▶ [WHAT NEEDS TO BE DONE]
Reproduce exactly the lines from the line with "const nutCarrier = new THREE.Group();" through the line with "cad_parts[node].hide_render = cad_parts[node].hide_viewport", both included, and no other lines.

------------------------------------------------------------------------

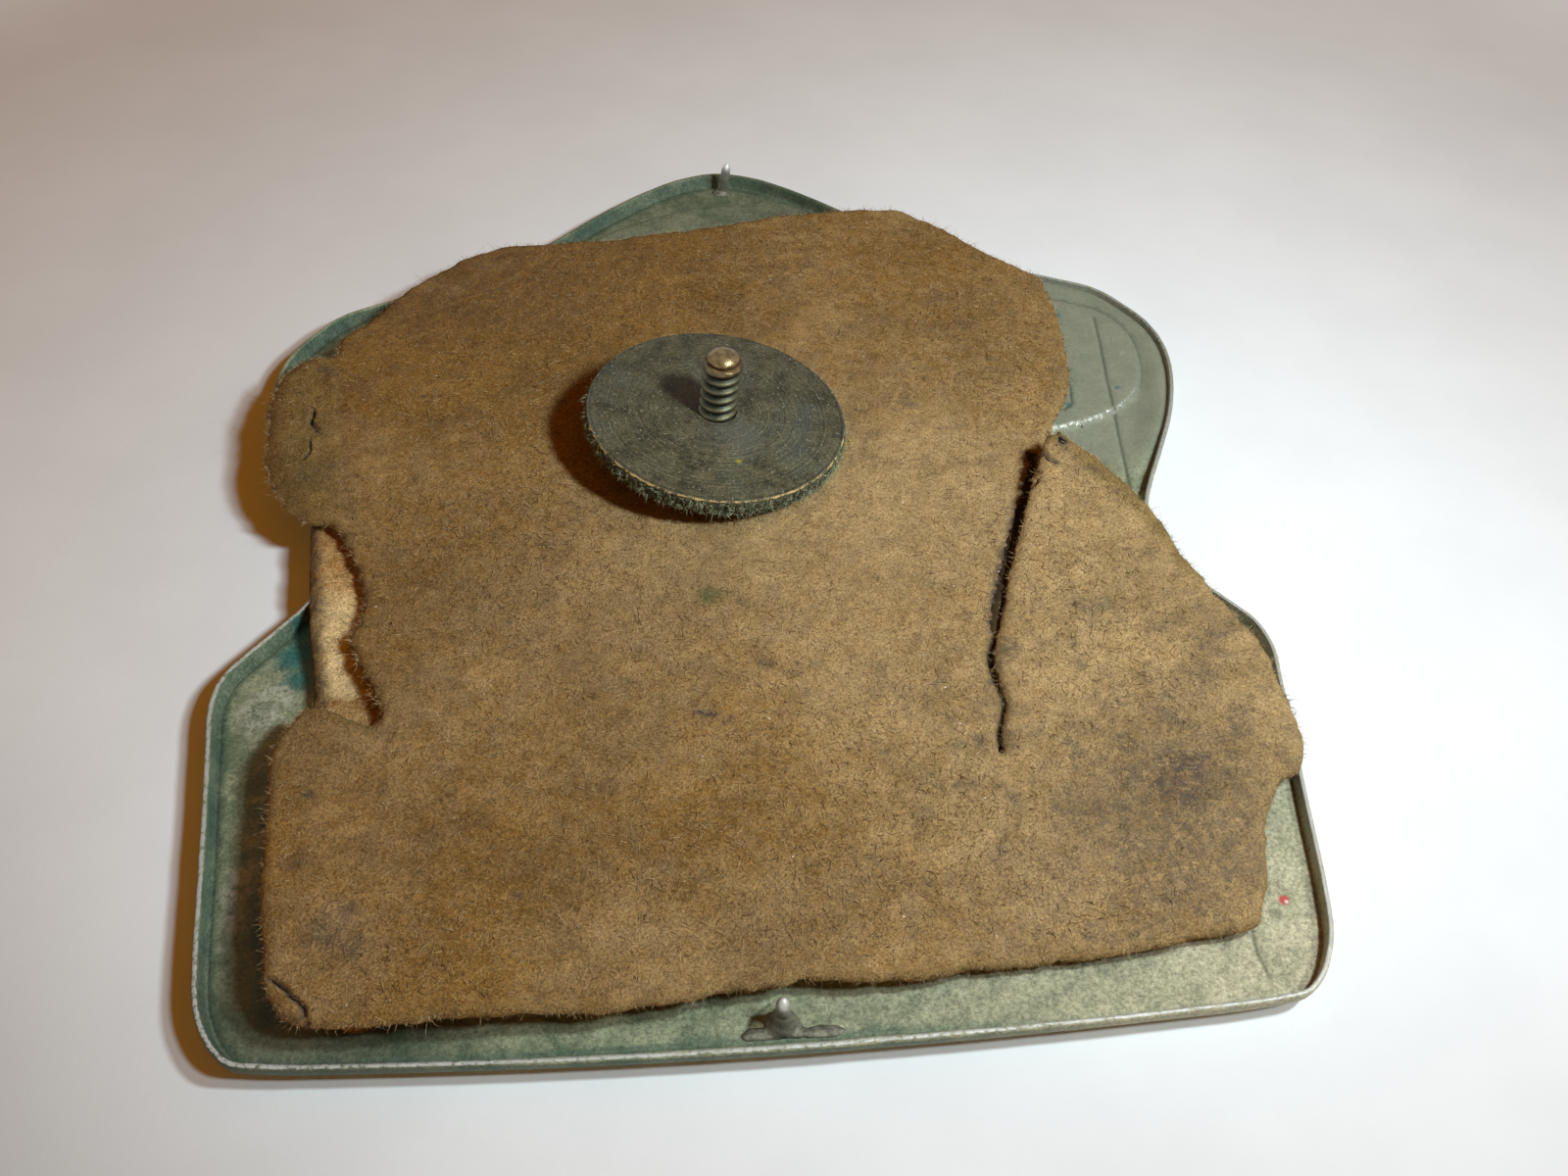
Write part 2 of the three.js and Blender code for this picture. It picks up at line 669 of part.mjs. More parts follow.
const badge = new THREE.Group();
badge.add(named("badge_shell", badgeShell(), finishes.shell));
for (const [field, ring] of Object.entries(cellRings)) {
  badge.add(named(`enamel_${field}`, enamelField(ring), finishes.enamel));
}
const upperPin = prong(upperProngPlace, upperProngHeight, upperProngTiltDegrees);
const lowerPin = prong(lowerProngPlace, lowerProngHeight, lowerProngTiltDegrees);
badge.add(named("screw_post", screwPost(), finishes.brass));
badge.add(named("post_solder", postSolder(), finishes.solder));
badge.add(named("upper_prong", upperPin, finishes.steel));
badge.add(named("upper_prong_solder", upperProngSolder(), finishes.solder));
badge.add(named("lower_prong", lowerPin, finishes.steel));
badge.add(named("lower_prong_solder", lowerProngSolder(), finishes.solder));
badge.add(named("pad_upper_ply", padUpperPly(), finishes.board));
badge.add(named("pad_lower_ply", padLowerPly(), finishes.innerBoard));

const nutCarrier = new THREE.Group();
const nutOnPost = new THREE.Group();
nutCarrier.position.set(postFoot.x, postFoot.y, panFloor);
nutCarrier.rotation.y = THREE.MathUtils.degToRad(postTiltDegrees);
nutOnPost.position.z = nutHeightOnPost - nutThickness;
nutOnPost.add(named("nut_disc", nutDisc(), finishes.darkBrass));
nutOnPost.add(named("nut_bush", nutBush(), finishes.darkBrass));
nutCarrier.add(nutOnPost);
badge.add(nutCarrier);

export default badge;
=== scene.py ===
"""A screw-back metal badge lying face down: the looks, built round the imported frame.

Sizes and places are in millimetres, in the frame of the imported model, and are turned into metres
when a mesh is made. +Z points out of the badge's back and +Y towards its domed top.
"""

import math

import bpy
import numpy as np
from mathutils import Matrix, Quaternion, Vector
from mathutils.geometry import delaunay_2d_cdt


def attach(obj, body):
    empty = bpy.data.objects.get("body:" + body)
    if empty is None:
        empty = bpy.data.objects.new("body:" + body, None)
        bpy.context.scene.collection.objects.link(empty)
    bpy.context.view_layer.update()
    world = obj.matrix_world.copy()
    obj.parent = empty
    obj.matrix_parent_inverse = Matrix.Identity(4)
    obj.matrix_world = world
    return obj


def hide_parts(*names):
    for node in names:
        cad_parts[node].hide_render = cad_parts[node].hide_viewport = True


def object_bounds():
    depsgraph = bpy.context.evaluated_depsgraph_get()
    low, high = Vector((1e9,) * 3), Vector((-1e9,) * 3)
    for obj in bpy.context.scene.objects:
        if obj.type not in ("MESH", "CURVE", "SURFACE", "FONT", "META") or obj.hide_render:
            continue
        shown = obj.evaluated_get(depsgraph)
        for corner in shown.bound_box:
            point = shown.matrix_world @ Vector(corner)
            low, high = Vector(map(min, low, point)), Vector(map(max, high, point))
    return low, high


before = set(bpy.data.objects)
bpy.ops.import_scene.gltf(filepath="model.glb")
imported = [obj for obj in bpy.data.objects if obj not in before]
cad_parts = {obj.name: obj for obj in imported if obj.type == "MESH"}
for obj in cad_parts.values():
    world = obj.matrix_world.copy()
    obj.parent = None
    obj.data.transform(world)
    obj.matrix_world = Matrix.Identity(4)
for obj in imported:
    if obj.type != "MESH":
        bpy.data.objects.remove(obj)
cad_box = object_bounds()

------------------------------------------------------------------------

▶ [WRITTEN REPLY]
const nutCarrier = new THREE.Group();
const nutOnPost = new THREE.Group();
nutCarrier.position.set(postFoot.x, postFoot.y, panFloor);
nutCarrier.rotation.y = THREE.MathUtils.degToRad(postTiltDegrees);
nutOnPost.position.z = nutHeightOnPost - nutThickness;
nutOnPost.add(named("nut_disc", nutDisc(), finishes.darkBrass));
nutOnPost.add(named("nut_bush", nutBush(), finishes.darkBrass));
nutCarrier.add(nutOnPost);
badge.add(nutCarrier);

export default badge;
=== scene.py ===
"""A screw-back metal badge lying face down: the looks, built round the imported frame.

Sizes and places are in millimetres, in the frame of the imported model, and are turned into metres
when a mesh is made. +Z points out of the badge's back and +Y towards its domed top.
"""

import math

import bpy
import numpy as np
from mathutils import Matrix, Quaternion, Vector
from mathutils.geometry import delaunay_2d_cdt


def attach(obj, body):
    empty = bpy.data.objects.get("body:" + body)
    if empty is None:
        empty = bpy.data.objects.new("body:" + body, None)
        bpy.context.scene.collection.objects.link(empty)
    bpy.context.view_layer.update()
    world = obj.matrix_world.copy()
    obj.parent = empty
    obj.matrix_parent_inverse = Matrix.Identity(4)
    obj.matrix_world = world
    return obj


def hide_parts(*names):
    for node in names:
        cad_parts[node].hide_render = cad_parts[node].hide_viewport = True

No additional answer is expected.